Fortunately, North Carolina officials have taken a more cautious, even skeptical approach with the Southgate extension. They wisely realized its construction “would unnecessarily risk impacting high-quality waters and protected and critical drinking water supplies of North Carolinians,” leading them to recently deny MVP a water quality permit necessary to build the Southgate extension. 

Polluted stream at the bottom of a steep pipeline slope
Credit: Anonymous

3. MVP would be a climate bomb

It’s been estimated that the full life cycle greenhouse gas (GHG) emissions (excluding construction emissions) generated by the MVP mainline alone would be almost 90 million metric tons annually. This is equivalent to the emissions from 23 average U.S. coal plants or over 19 million passenger vehicles driven every year. The states that might get gas from MVP—North Carolina, Virginia, New York, and Florida—can and should instead be slashing climate pollution and creating clean energy jobs for local workers—not contributing to locking in dirty fossil energy for another 40-50 years.

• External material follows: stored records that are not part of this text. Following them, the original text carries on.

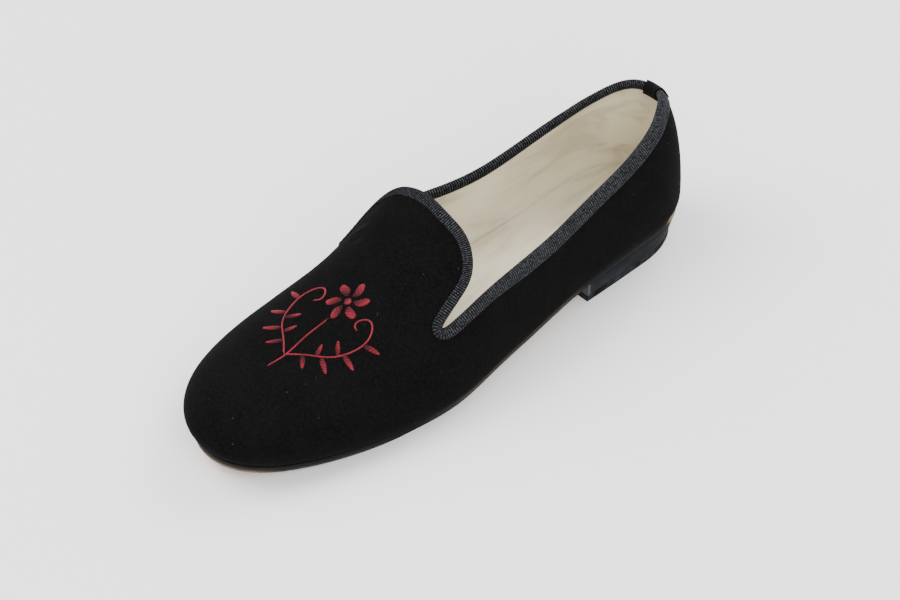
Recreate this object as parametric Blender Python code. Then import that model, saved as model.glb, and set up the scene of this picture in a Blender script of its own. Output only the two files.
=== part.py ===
"""Velvet slipper loafer, the left shoe of its pair, at its real size.

The velvet upper is one hollow shell with a real wall, over a last whose cross-sections are worked out
from the sizes and tables below. Its topline is cut to a tongue over the instep and bound in folded
grosgrain. A thin leather outsole with arch and toe spring closes it underneath, on a low heel.
Metres, +Z up, the toe towards -Y and the lateral side towards +X.
"""

from collections import namedtuple

import bmesh
import bpy
import numpy as np

# Sizes of the last
LENGTH = 0.298
BALL_WIDTH = 0.100
HEEL_WIDTH = 0.066
HEEL_CROWN = 0.0624  # how far the crown of the last rises over its widest line, at the heel
INSTEP_CROWN = 0.0704
TOE_CROWN = 0.0176
WIDEST_LINE = 0.0092  # height of the last's widest line over its feather edge
FEATHER_TUCK = 0.0050  # how far the feather edge lies inside the widest line
HEEL_TUCK = 0.0026  # the same at the back of the heel
TUCK_REACH = 0.040  # how far from the back both settle to their sizes along the sides
HEEL_ROUND = 0.040  # length of the rounded back in plan
BACK_ROUND = 0.028  # length over which the back of the crown rises
TOE_ROUND_LATERAL = 0.086
TOE_ROUND_MEDIAL = 0.074
TOE_RISE_ROUND = 0.034  # length over which the tip of the toe's crown rises

# Sizes of the bottom
HEEL_HEIGHT = 0.0126
HEEL_LENGTH = 0.081
TOE_SPRING = 0.0092
OUTSOLE_THICKNESS = 0.0035
OUTSOLE_MARGIN = 0.0008  # how far the outsole's edge stands out from the feather edge
HEEL_MARGIN = 0.0014  # the same at the back of the heel
HEEL_INSET = 0.0004  # from the outsole's edge to the heel's seat
HEEL_FOOT_INSET = 0.0047  # from the widest line to the heel's foot, which draws in at the back
TOP_PIECE_THICKNESS = 0.0035
INSOLE_THICKNESS = 0.003
EDGE_ROUND = 0.0004

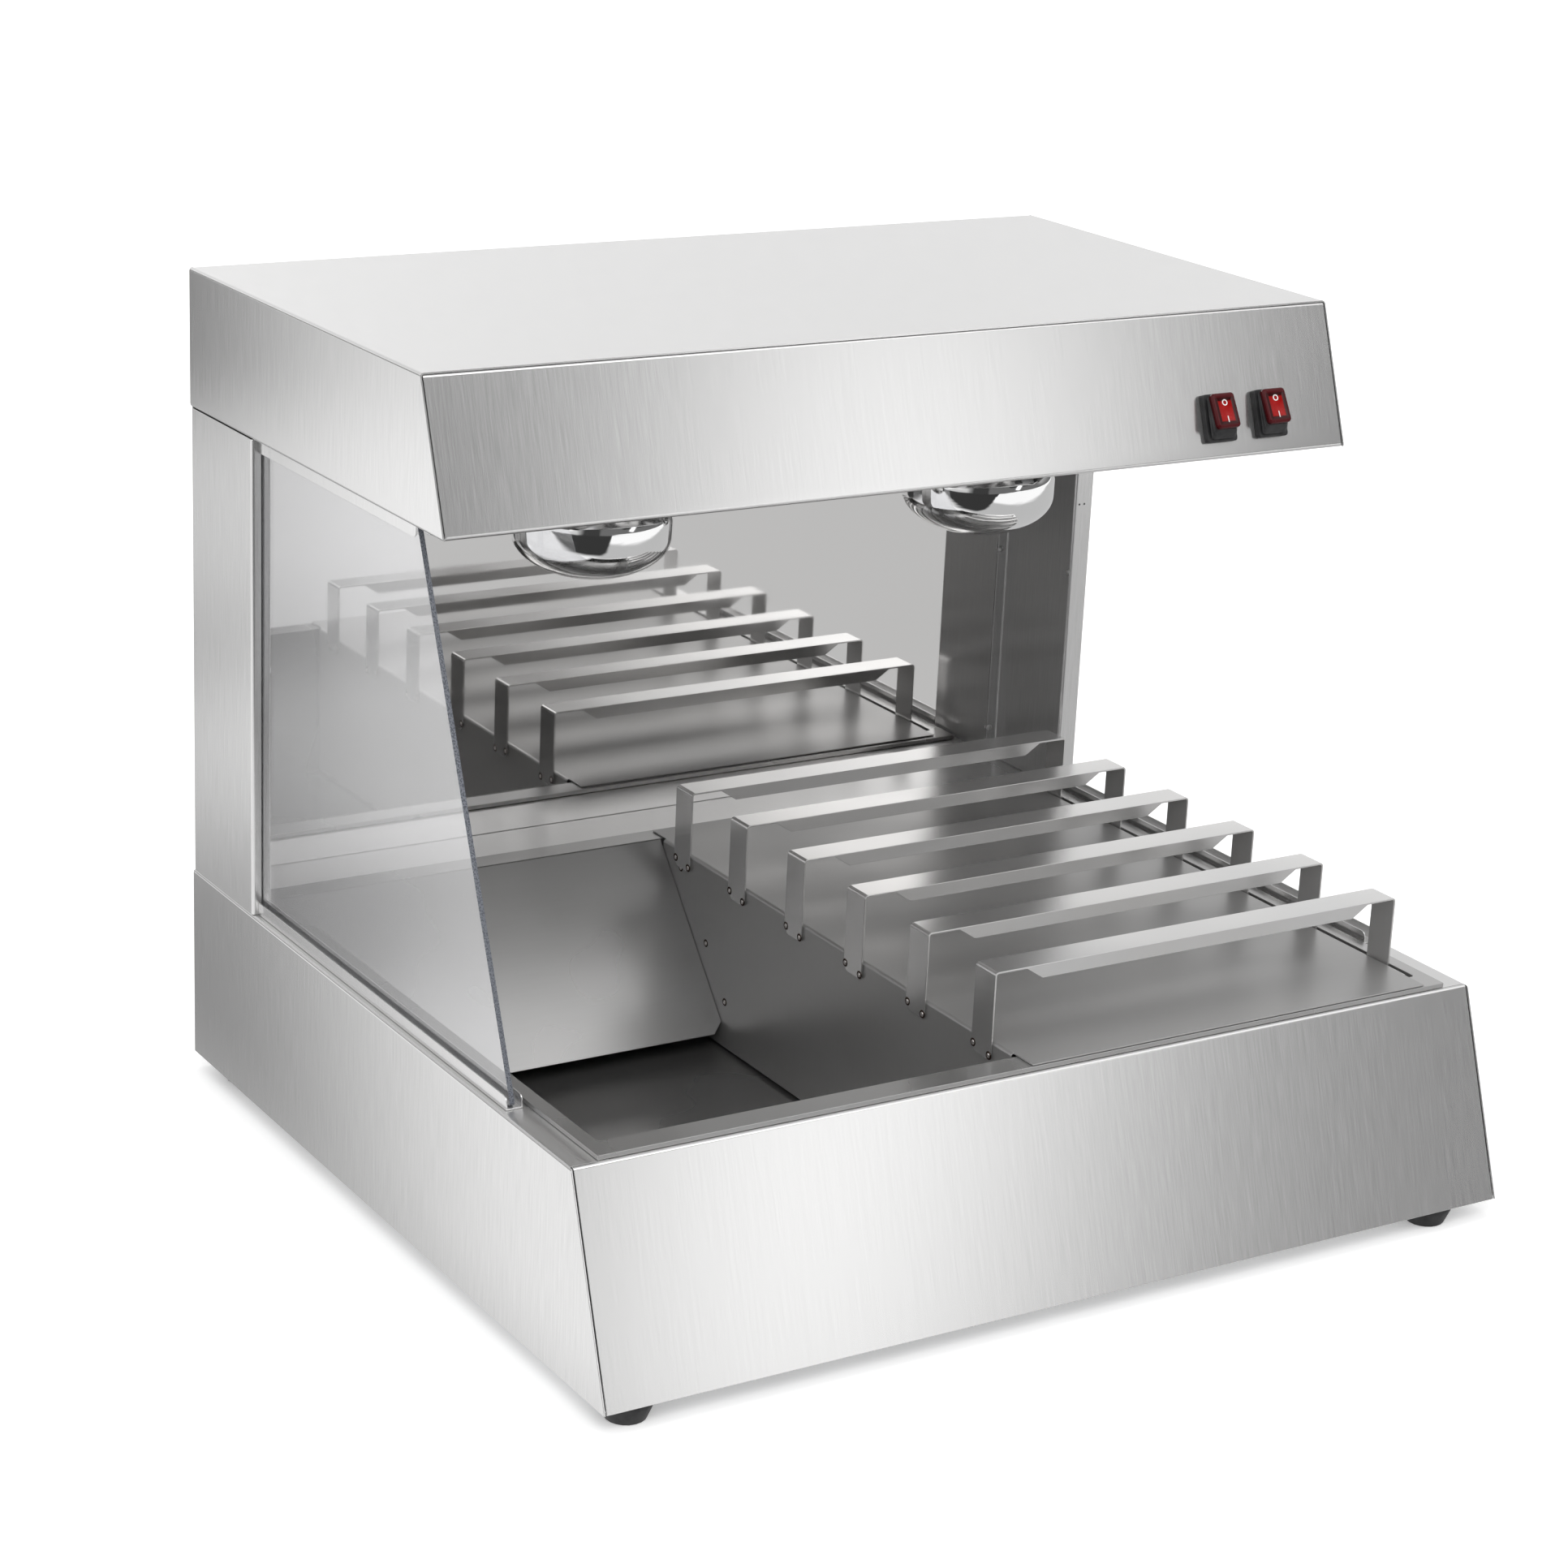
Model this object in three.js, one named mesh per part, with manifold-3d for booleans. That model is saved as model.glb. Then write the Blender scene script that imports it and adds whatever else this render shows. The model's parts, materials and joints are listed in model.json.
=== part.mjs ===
// Counter-top chip warmer: a steel base with a drop-in pan, a bagging rack and a chute in the pan,
// two reflector lamps under a canopy on side columns, a polished back and one loose side glass.
// Millimetres, +Z up, the front towards -Y, left as seen from the front at -X.
// The origin is on the bench, at the middle of the outline, cable gland included.
import * as THREE from "three";
import { mergeVertices } from "three/addons/utils/BufferGeometryUtils.js";
import Module from "manifold-3d";

const wasm = await Module();
wasm.setup();

// Whole casing
const width = 800;
const height = 674;
const sheet = 1.2;
const bendRadius = 1.5;
const seat = 0.3;
const cornerSeam = 1;
const overrun = 5;

// Base
const footHeight = 15;
const baseHeight = 176;
const baseBottomDepth = 712;
const baseLean = 57;
const floorLip = 20;

// Feet
const footTopRadius = 20;
const footBottomRadius = 15;
const footLipHeight = 3;
const footRecessRadius = 6;
const footRecessDepth = 9;
const footFrontInset = 20;
const footRearInset = 40;
const footLeftInset = 28;
const footRightInset = 54;

// Drop-in pan
const panRimHeight = 180;
const panRimSide = 11.8;
const panRimEnd = 21.5;
const panSideInset = 22.6;
const panRearInset = 80;
const panFrontGap = 3;
const panFloorHeight = 30;
const panCornerRadius = 3;
const rimGap = 1.2;

// Columns
const columnDepth = 120;
const columnFace = 19;
const columnFlange = 10;
const columnFlangeInset = 22;
const columnReturn = 15;
const glassGroove = 12;

// Canopy
const canopyHeight = 111;
const canopyTopDepth = 408;
const canopyLean = 40;
const canopySideLip = 20;
const canopyFrontLip = 14;
const canopyTopReturn = 15;
const canopyEndReturn = 12;
const canopyRearFlange = 20;

// Polished back and rear cover
const mirrorSheet = 1;
const mirrorTuck = 5;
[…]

4. MVP’s costs are out of control

MVP has been called “the most expensive proposed pipeline in the United States on a cost per mile basis.” Over the past five years, the price tag for the mainline has ballooned from $3.5 billion to $6.2 billion. The Southgate extension is currently estimated to cost an additional $470 million, for a current total estimate of more than $6.6 billion. When combined with the risk that some of these costs could be passed onto utility customers, these ballooning costs should be concerning for all cost-conscience energy consumers, investors, and lenders.

Meanwhile, MVP is allegedly not paying its bills. MVP’s construction contractor recently sued the pipeline owners, claiming cost overruns caused by delays are the result of the pipeline owner’s poor planning and legal violations. The construction company is asking that the pipeline be sold to pay its bills. MVP’s majority owner, EQM Midstream Partners, recently received a Negative rating outlook from FitchRatings based on the uncertainty and risk from “regulatory and environmental challenges with multiple delays and cost overruns” and earlier this year S&P Global Ratings downgraded EQM Midstream Partners LP's issuer credit rating and issue rating on its senior unsecured debt to BB-.

And while some MVP proponents argue there will be economic benefits in the form of manufacturing jobs brought to the region, analysis has found that there is no support for such claims.

5.  MVP’s in legal trouble

MVP has faced a number of lawsuits alleging violations of our bedrock environmental laws, including the Endangered Species Act, the Clean Water Act, and the National Environmental Policy Act. As a result, it lacks needed federal permits, putting construction on hold for both the mainline and the Southgate extension for the foreseeable future. While FERC approved the extension in June, it prohibited any construction based on the uncertainty regarding if and when MVP’s mainline will receive its necessary federal permits. And when North Carolina rejected MVP’s request for a new water quality permit for the extension, it said that, in addition to concerns about water quality threats, there was a high level of uncertainty surrounding completion of the mainline.

More recently, MVP has come under fire for its claims that the mainline “is approximately 92 percent complete.” An analysis conducted by the Allegheny Blue Ridge Alliance—based on the company’s own filings with FERC—found that, while construction had begun on more than 80 percent of the route, construction is complete on only 51 percent, where “complete” means: the pipe is in the ground, welded, and inspected; the trench is backfilled; and the surface restored. This inconsistent information raises additional legal questions.

There are other significant reasons to oppose MVP, including the project’s harms to landowners and their properties and the serious risks of thousands of transient construction workers coming to rural areas with limited health care and other services during a pandemic.

The bottom line is that the MVP is a relic of a dirty energy past. It’s over budget, over schedule, terrible for the climate and clean water, and can’t get its needed permits due to poor planning and implementation. What’s more, there’s no documented need. It’s time to move on to a clean energy future and stop MVP for good.